→ **Prompt**:
Repeat exactly the lines from the start through the line with "(0.01, -4.0)]", both ends included.

┄┄┄┄┄┄┄┄┄┄┄┄┄┄┄┄┄┄┄┄

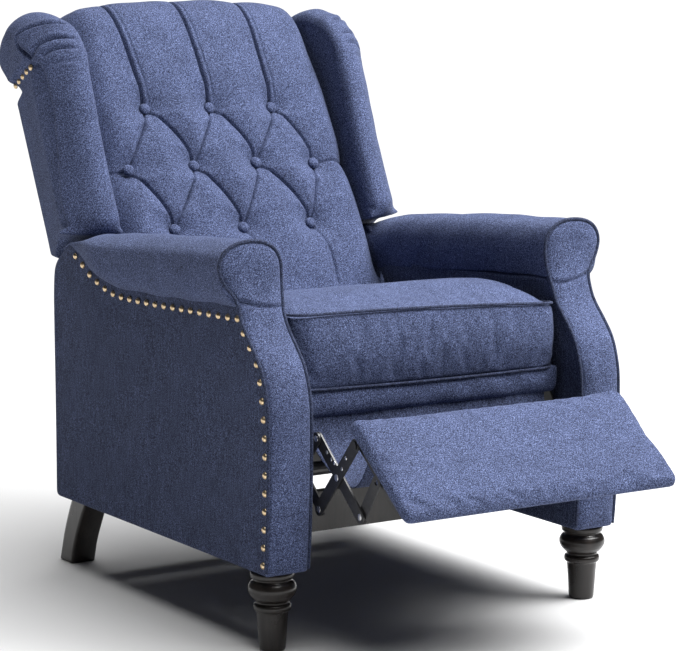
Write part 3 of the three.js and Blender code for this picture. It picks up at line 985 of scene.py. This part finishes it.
BUTTON = [(0.01, 5.8), (3.8, 5.4), (7.2, 4.1), (9.4, 1.9), (10.3, -0.6), (9.4, -2.8), (6.5, -4.0),
          (0.01, -4.0)]


def back_buttons():
    tilt = math.atan2(1, FRONT_RISE)
    outward = np.array([0, -math.cos(tilt), math.sin(tilt)])
    dome = lathe(smooth(BUTTON, 30), 28)
    for index, (x, z) in enumerate(BUTTONS):
        y = np.interp(z, BACK_RISING[:, 1], BACK_RISING[:, 0])
        centre = np.array([x, y, z]) - outward * (BUTTON_SINK - 4)
        add_mesh(f"back_button_{index + 1}", scattered(dome, [(centre, outward)]), CLOTH, "back")


def back_cover():
    """The plain panel behind, edged with piping."""
    low, high = 368, 882
    half = BACK_HALF - 1
    slope = math.hypot(1, BACK_LEAN)
    plan = rounded_rectangle(half, low * slope, high * slope, 14, 300)
    rim = [(4, 7), (0.8, 6), (0, 4), (0.8, 1.6), (4, 0.6)]
    shape = Pillow(plan, [(0, 500 * slope), (0, 760 * slope)], rim, steps=16)
    rings = shape.rings
    puff = 3.0 * crowned(shape.inset, 160) + wobble(rings[..., :2], 260, 0.5, 0.2)
    rings[..., 2] -= (shape.face > 0) * puff

    def to_chair(p):
        z = p[:, 1] / slope
        return np.stack([p[:, 0], rear_face(z) - p[:, 2] / slope, z + p[:, 2] * BACK_LEAN / slope], 1)

    # the rear panel takes the darker copy of the cloth: painted shade
    piece = add_mesh("back_cover_panel", shape.mesh(to_chair), SHADE_DARKENED_CLOTH, "back")
    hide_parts("back_cover")
    edge = np.column_stack([plan, np.full(len(plan), 1.5)])
    # the cord is darkened: painted shade along the piping
    add_mesh("back_cover_piping", tube(to_chair(edge), THIN_PIPING, closed=True), SHADE_DARKENED_CORD, "back")


back_cushion()
back_buttons()
back_cover()


# ---- wings ----
WING_INNER, WING_OUTER = 250.5, 341
WING_SLANT = 48  # how much further back the outer side of the wing lies than its inner side
WING_TAPER = [(530, 26), (800, 19), (850, 14)]  # height, and how much thinner the wing is at its rear
PANEL_STEP = 10  # how far the flat outer panel lies behind the stuffed column and scroll
WING_CORNER = (606, 579)  # the front end of the foot
WING_FRONT = smooth([(634, 575), (606, 580), (592, 589), (588, 606), (596, 628), (628, 695), (656, 763),
                     (681, 830), (709, 888), (753, 930), (806, 945), (860, 946), (908, 932), (940, 906),
                     (950, 878), (944, 862), (930, 847), (914, 834), (900, 819)], 300)
COLUMN_SEAM = np.array([(664, 575), (664, 597), (685, 638), (702, 688), (722, 754), (739, 804),
                        (751, 838), (790, 960)])
SCROLL_LIP = [(768, 866), (790, 864), (821, 850), (855, 834), (884, 821)]
SCROLL_FOLDS = (  # (y, z) on the outer side, and depth
    ([(785, 877), (810, 887), (828, 904), (825, 918), (802, 935), (762, 953), (730, 958)], 13.0),
    ([(778, 880), (781, 894), (773, 911), (750, 928), (705, 941), (643, 947)], 12.0),
    ([(765, 880), (761, 891), (741, 906), (693, 922)], 9.0),
    ([(753, 864), (743, 871), (722, 880)], 6.0),
)
SCROLL_HEART = (783, 871)
WING_NAILS = [(792, 857), (811, 849), (830, 840), (849, 831), (868, 822)]


def slant(y, z, outward):
    """The wing splays back on its outer side, all but its rear face."""
    frontness = np.clip((rear_face(z) - y - 40) / 120, 0, 1)
    return y + WING_SLANT * outward * frontness


def unslanted(points):
    """Points measured on the wing's outer side, moved to where they lie in its outline."""
    y, z = np.asarray(points, float).T
    start = np.linspace(500, 1000, 1001)
    moved = np.array([np.interp(a, slant(start, b, 1.0), start) for a, b in zip(y, z)])
    return np.stack([moved, z], 1)


def wing_place(side):
    """The wing's (u, v, w) as chair millimetres: slanted, and thinner towards its rear edge."""
    def to_chair(p):
        outward = (p[:, 2] - WING_INNER) / (WING_OUTER - WING_INNER)
        y = slant(p[:, 0], p[:, 1], outward)
        seam = np.interp(p[:, 1], COLUMN_SEAM[:, 1], COLUMN_SEAM[:, 0])
        behind = np.clip((y - seam) / (rear_face(p[:, 1]) - seam), 0, 1)
        taper = np.interp(p[:, 1], *np.transpose(WING_TAPER))
        return mirrored(np.stack([p[:, 2] - taper * outward * behind, y, p[:, 1]], 1), side)

    return to_chair


WING_FOOT = [(728, 527), (720, 534), (694, 549), (664, 565)]
WING_REAR = [(rear_face(780), 780), (rear_face(530), 528)]
WING_OUTLINE = soften(resample(np.vstack([WING_FRONT, WING_REAR, WING_FOOT]), 500, closed=True), 2)
WING_SEAM = smooth(unslanted(np.vstack([COLUMN_SEAM[:6], SCROLL_LIP])), 120)
WING_SPINE = [(715, 600), (735, 680), (758, 745), (783, 795), (800, 818)]
WING_RIM = [(34, WING_INNER), (22, WING_INNER + 3), (10, 260), (2, 271), (-2, 284), (0, 297), (8, 310),
            (20, 322), (36, 333), (50, 338.5), (62, WING_OUTER)]


def past_seam(places):
    """How far places lie behind the seam and the lip of the scroll, negative ahead of them."""
    behind = np.vstack([WING_SEAM, [(1000, 820), (1000, 500), (616, 500)]])
    gap = distance_to(WING_SEAM, places)[0]
    return np.where(inside(behind, places), gap, -gap)


def scroll_folds(places, strength):
    """How far the folds of the scroll draw the cover in."""
    depth = np.zeros(strength.shape)
    for line, sink in SCROLL_FOLDS:
        line = smooth(unslanted(line), 40)
        away, nearest = distance_to(line, places)
        fade = ease(np.linalg.norm(nearest - line[-1], axis=-1), 0, 55)
        depth += sink * strength * fade * (bell(away, 3.0) - 0.12 * bell(away - 8, 4))
    return depth


def wing(label, side):
    """A stuffed wing: a round front column that folds back into a scroll over a flat side panel.

    Its rim is fullest along the column, a little tighter over the top and tightest along the foot and the
    rear. The folds draw the cover in towards the spine on the rim and along w on the outer face.
    """
    rim = [tuple(point) for point in smooth(WING_RIM, 38)]
    low_edge = WING_REAR + WING_FOOT + [WING_CORNER]
    down = 1 - ease(distance_to(low_edge, WING_OUTLINE)[0], 5, 30)
    over = ease(WING_OUTLINE[:, 1] + 0.25 * WING_OUTLINE[:, 0], 1030, 1075)
    tightness = (1 - 0.38 * over) * (1 - 0.85 * down)
    shape = Pillow(WING_OUTLINE, WING_SPINE, rim, steps=48, tightness=tightness[:, None])
    rings = shape.rings
    places, w = rings[..., :2], rings[..., 2]
    outside = ease(w, WING_OUTER - 60, WING_OUTER - 30)
    past = past_seam(places)
    w -= outside * (PANEL_STEP * ease(past, -1, 4) - 1.6 * bell(past + 7, 5))
    depth = 3.0 * outside * bell(past - 1, 2.2)
    depth += scroll_folds(places, ease(w, WING_INNER + 10, WING_INNER + 45))
    heart = np.linalg.norm(places - unslanted([SCROLL_HEART])[0], axis=-1)
    depth += outside * 9 * bell(heart, 11)
    foot = np.clip(rings[..., 1] - (WING_CORNER[1] + 10), 0, None)
    gathers = 0.5 + 0.5 * np.sin(rings[..., 0] / 4.6 + w / 7 + foot / 22)
    depth += 1.6 * gathers ** 3 * np.exp(-foot / 12) * (past < 0)
    depth -= wobble(places, 120, 0.7, 3.0 + side) * (past < 0)
    inward = unit(distance_to(WING_SPINE, places)[1] - places)
    flatness = ease(shape.inset, 8, 45)[..., None]
    towards = unit(np.concatenate([inward * (1 - flatness), -flatness], axis=-1))
    rings += towards * (depth * (shape.face >= 0))[..., None]
    piece = add_mesh(f"wing_{label}_cover", shape.mesh(wing_place(side)), CLOTH, "back")
    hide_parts(f"wing_{label}")


def wing_nails(label, side):
    spots = unslanted(WING_NAILS)
    level = np.full((len(spots), 1), WING_OUTER - PANEL_STEP)
    points = wing_place(side)(np.hstack([spots, level]))
    nails(f"wing_nails_{label}", [(point, (side, 0, 0)) for point in points], "back")


for label, side in SIDES.items():
    wing(label, side)
    wing_nails(label, side)


# ---- footrest ----
PAD_TILT = math.radians(38)
PAD_HINGE = (-103.2, 334.3)
PAD_HALF, PAD_REAR, PAD_TOE = 250, -26, 169
PAD_UNDERSIDE = 12.0


def on_pad(s, t):
    """A place on the footrest, s along it from its hinge and t square to it, as (y, z)."""
    y = PAD_HINGE[0] - s * math.cos(PAD_TILT) - t * math.sin(PAD_TILT)
    z = PAD_HINGE[1] - s * math.sin(PAD_TILT) + t * math.cos(PAD_TILT)
    return y, z


def footrest_pad():
    """The flat pad, its cover wrapped round a board, with softly rounded edges."""
    plan = rounded_rectangle(PAD_HALF, PAD_REAR, PAD_TOE, 11, 420)
    rim = [(5, 11.3), (1.5, PAD_UNDERSIDE), (0, 14.6), (-0.6, 19), (0, 24), (2, 28), (6, 31)]
    shape = Pillow(plan, [(-160, 70), (160, 70)], rim, steps=16)
    rings = shape.rings
    rings[..., 2] += (shape.face > 0) * 3.5 * crowned(shape.inset, 60)

    def to_chair(p):
        y, z = on_pad(p[:, 1], p[:, 2])
        return np.stack([p[:, 0], y, z], 1)

    piece = add_mesh("footrest_pad_cover", shape.mesh(to_chair), CLOTH, None)
    edge = np.column_stack([plan, np.full(len(plan), PAD_UNDERSIDE)])
    inflate(piece, [at(to_chair(edge))[::6]], cap=0.003, pressure=2.5, voxel=0.005, shrink=-0.02)
    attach(piece, "footrest")
    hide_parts("footrest_pad")


footrest_pad()

# The sling is three strips sewn edge to edge, so that each crosses one hinge.
SLING = smooth([(58, 360), (57, 340), (47, 312), (26, 295), (-10, 275), (-53, 263), (-75, 264),
                (-96, 282), (-110, 307)], 90)
SLING_SEAMS = (-10, -75)
SLING_HALF = 225
SLING_THICKNESS = 1.4


def sling_strip(name, route):
    """One strip of the sling: a thin doubled cloth that follows its route, rippled across the chair."""
    across = np.linspace(-SLING_HALF, SLING_HALF, 60)
    normals = square_to(np.gradient(route, axis=0))
    ripple = 1.1 * np.sin(across / 31)[:, None] * np.sin(np.linspace(0, math.pi, len(route)))
    size = len(across) * len(route)
    vertices = []
    for face in (-1, 1):
        lifted = route + normals * (SLING_THICKNESS / 2 * face) + normals * ripple[..., None]
        x = across[:, None, None] * np.ones((1, len(route), 1))
        vertices.append(np.concatenate([x, lifted], axis=2).reshape(size, 3))
    faces = ring_faces(len(across), len(route), closed=False)
    faces += ring_faces(len(across), len(route), closed=False, first=size)
    grid = np.arange(size).reshape(len(across), len(route))
    border = np.concatenate([grid[0, :-1], grid[:-1, -1], grid[-1, :0:-1], grid[:0:-1, 0]]).tolist()
    for a, b in zip(border, border[1:] + border[:1]):
        faces.append((a, b, b + size, a + size))
    # the sling takes the darker copy of the cloth: painted shade
    piece = add_mesh(name, (np.vstack(vertices), faces), SHADE_DARKENED_CLOTH, None)
    start, end = at([(0, *route[0]), (0, *route[-1])])
    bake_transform(piece)
    return piece


def sling():
    first, second = (int(np.argmin(np.abs(SLING[:, 0] - y))) for y in SLING_SEAMS)
    rear = sling_strip("footrest_sling_rear", SLING[:first + 1])
    sling_strip("footrest_sling_middle", SLING[first:second + 1])
    sling_strip("footrest_sling_front", SLING[second:])
    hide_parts("footrest_sling")


sling()


# ---- rivets of the linkage ----
RIVET_HEAD = [(0.01, 0.6), (0.55, 0.55), (0.88, 0.30), (1.0, -0.2), (0.01, -0.2)]
SMALL, LARGE = 3.3, 5.6  # radii of the heads
OUTER_LINKS, INNER_LINKS = 244.0, 240.2  # distance of the links' outer faces from the chair's middle
LINK_RIVETS = (  # body, face, radius, and places as (y, z)
    ("front_links", INNER_LINKS, SMALL, [(-21, 310), (-32, 301), (-41, 297)]),
    ("rear_links", OUTER_LINKS, SMALL, [(-79, 311), (-68, 293)]),
    ("rear_links", OUTER_LINKS, LARGE, [PAD_HINGE, (-2.9, 220.1), (-53, 277)]),
    ("upper_links", OUTER_LINKS, LARGE, [(4.3, 327.1)]),
    ("front_links", INNER_LINKS, LARGE, [(-110.4, 227.4)]),
)


def link_rivets():
    for index, (body, face, radius, places) in enumerate(LINK_RIVETS):
        head = lathe([(share * radius, height) for share, height in RIVET_HEAD], 20)
        spots = [((side * face, *place), (side, 0, 0)) for side in SIDES.values() for place in places]
        add_mesh(f"link_rivets_{index + 1}", scattered(head, spots), ZINC, body)


link_rivets()


# ---- carried-over CAD nodes ----
def paint(names, material):
    for name in names:
        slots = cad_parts[name].data.materials
        slots.clear()
        slots.append(material)


STEEL_KINDS = ("link_upper", "link_lower", "link_front", "link_rear", "link_brace", "footrest_bracket",
               "side_plate", "base_rail", "back_bracket")
paint([f"{kind}_{label}" for kind in STEEL_KINDS for label in SIDES] + ["torque_tube"], BLACK_STEEL)
paint(["cross_rail_front", "cross_rail_rear"], BLACK_WOOD)
# the seat rails and the footrest board get the near-black wood: painted shade under the seat
paint(["seat_rail_front", "seat_rail_rear", "seat_rail_left", "seat_rail_right", "footrest_board"],
      SHADE_DARK_FRAME_WOOD)
paint(["back_post_left", "back_post_right", "back_rail_top", "back_rail_bottom"], PLAIN_WOOD)
paint([f"seat_spring_{k}" for k in (1, 2, 3, 4)], SPRING_STEEL)


# ---- studio ----
def floor():
    material, tree, shader, place = new_material("pale_floor")
    tone = noise(tree, place, 2.0)
    fill_in(tree, shader, {
        "Base Color": ramp(tree, tone, [(0.3, (0.66, 0.66, 0.66)), (0.7, (0.68, 0.68, 0.68))]),
        "Roughness": 0.9,
        "Specular IOR Level": 0.1,
    })
    mesh = bpy.data.meshes.new("floor")
    reach = 60
    mesh.from_pydata([(-reach, -reach, 0), (reach, -reach, 0), (reach, reach, 0), (-reach, reach, 0)], [],
                     [(0, 1, 2, 3)])
    mesh.materials.append(material)
    new_object("floor", mesh)


def light(name, kind, power, place, towards):
    """A lamp that shines towards a point. Its data is returned, for the size to be set."""
    data = bpy.data.lights.new(name, kind)
    data.energy = power
    made = new_object(name, data)
    made.location = place
    made.rotation_euler = (Vector(towards) - Vector(place)).to_track_quat("-Z", "Y").to_euler()
    return data


floor()
key = light("key_light", "AREA", 54, (1.0, -0.9, 2.0), (0, 0, 0.6))
key.size = 1.2
sky = light("sky_light", "SUN", 5.3, (0.28, -0.14, 0.95), (0, 0, 0))
sky.angle = math.radians(70)
world = bpy.data.worlds.new("studio")
world.use_nodes = True
background = world.node_tree.nodes["Background"]
background.inputs["Color"].default_value = (1, 1, 1, 1)
background.inputs["Strength"].default_value = 0.05
bpy.context.scene.world = world
bpy.context.scene.view_settings.view_transform = "Standard"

┄┄┄┄┄┄┄┄┄┄┄┄┄┄┄┄┄┄┄┄

→ **Exercise result**:
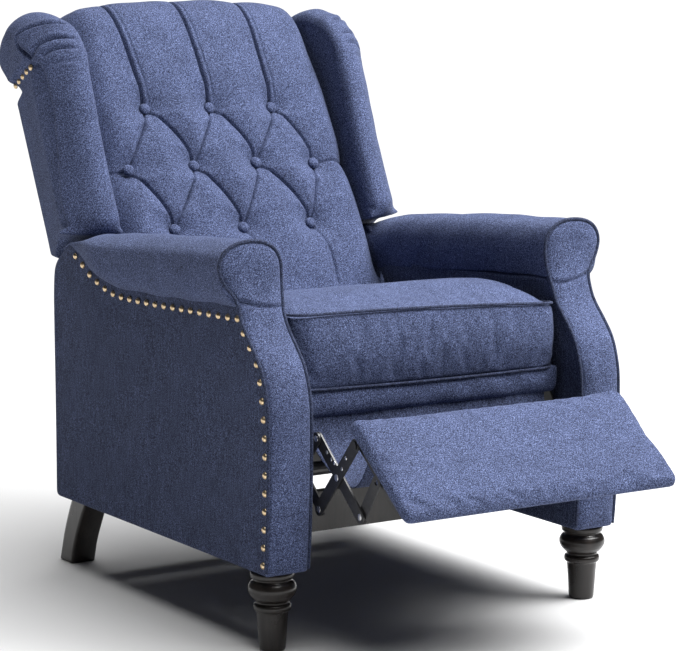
Write part 3 of the three.js and Blender code for this picture. It picks up at line 985 of scene.py. This part finishes it.
BUTTON = [(0.01, 5.8), (3.8, 5.4), (7.2, 4.1), (9.4, 1.9), (10.3, -0.6), (9.4, -2.8), (6.5, -4.0),
          (0.01, -4.0)]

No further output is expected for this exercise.